Recent Ministry of Education research explores the data on the problem group – what the researchers term “youth at risk of long-run limited employment”. The research identifies the scale of the problem we face and the factors associated with the risk of poor labour market outcomes. It also reviews research on these types of programmes around the world. The most important findings of that research relate to:
- The importance of non-cognitive skills in determining labour market success: Non-cognitive skills have important impacts of individual labour market outcomes. Measures of non-cognitive skills predict labour market outcomes. Non-cognitive skills improve the development and use of cognitive skills.
- The timing of interventions: Education can improve non-cognitive skills, especially before and during adolescence but they tend to stay stable thereafter.
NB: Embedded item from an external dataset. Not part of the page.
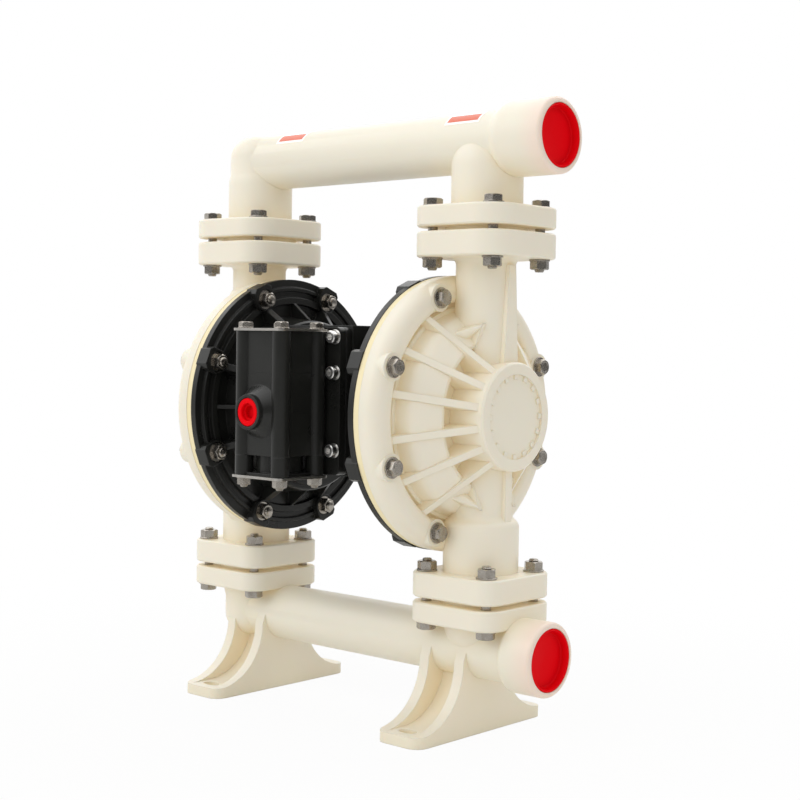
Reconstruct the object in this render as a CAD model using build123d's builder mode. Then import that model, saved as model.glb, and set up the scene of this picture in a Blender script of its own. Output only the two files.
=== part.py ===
from build123d import *
from math import cos, radians, sin, sqrt
import os

os.makedirs("parts", exist_ok=True)

# Air operated double diaphragm pump, millimetres. X runs along the pump's shaft and both pipes, the
# air valve faces -Y, +Z is up. The origin lies on the base plane, midway between the two risers.

# Layout
riser_half = 165.0  # from the middle to each riser
pump_z = 319.0  # height of the shaft
flange_stand = 41.5  # from the chambers' edge out to a chamber flange's sealing face
seat_ring_t = 5.0  # ball seat ring held between two flanges
discharge_neck = 85.5  # from the discharge manifold's face up to its pipe's axis
suction_neck = 47.5  # from the suction manifold's face down to its pipe's axis
port_out = 89.0  # from a riser's axis to the open end of both ports

# Pipe flanges and their bolts
manifold_flange_t = 20.5
cover_flange_t = 25.0
top_flange_half = 58.5
top_flange_corner = 32.0
bottom_flange_half = 54.0
bottom_flange_corner = 21.0
flange_chamfer = 1.5
flange_bolt_offset = 38.0

# M10 and M8 hardware
m10_r = 5.0
m10_hole_r = 5.5
m10_flats = 17.0
m10_head_t = 6.4
m10_nut_t = 8.4
m8_r = 4.0
m8_hole_r = 4.4
m8_flats = 13.0
m8_head_t = 5.3
m8_nut_t = 6.5
socket_head_r = 6.5
socket_head_t = 8.0
socket_flats = 6.0
thread_gap = 0.1  # between a thread and its nut or tapped hole
bolt_end = 3.5  # bolt end standing out of its nut

# Manifolds
pipe_r = 30.0
pipe_bore_r = 24.5
neck_bore_r = 22.0  # passages between the pipes and the chambers
riser_r = 36.0
riser_bore_r = 29.0
elbow_r = 34.0
elbow_round = 24.0
riser_dome_offset = 25.0  # from the pipe's axis to where the riser's dome starts
collar_r = 37.0
collar_lip = 4.0
discharge_collar_length = 70.0
discharge_collar_blend = 19.0
suction_collar_length = 44.0
suction_collar_blend = 10.0
port_thread_r = 29.8  # G2
port_thread_length = 22.0
port_mouth_r = 31.3
port_mouth_depth = 13.0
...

The earlier in life that education designed to lift non-cognitive skills start, the better.
The effectiveness of different types of programmes that target the risk of poor outcomes: The international research suggests that the most effective programmes have been found to be job-search assistance programmes and programmes where on-job training is a key part of the programme. The least effective are skills training programmes – such as YG fees-free programmes and their predecessors, Youth Training and Training Opportunities.
A fresh, comprehensive look at how government is working for at-risk youth might include the roster of initiatives considered in the National discussion document, but it would also take a broader canvas and look again at the design of current programmes.
In summary …
National’s discussion document is the starting point for the party’s policy development for the 2020 election. It’s a way of signaling ideas and avoiding the trap of producing a policy that is driven by the interests of those who are disaffected by the changes made by the government in power. It’s a start … but they need to capitalise on the feedback to their discussion starter if they are to produce something that will stand up to scrutiny in the heat of an election campaign.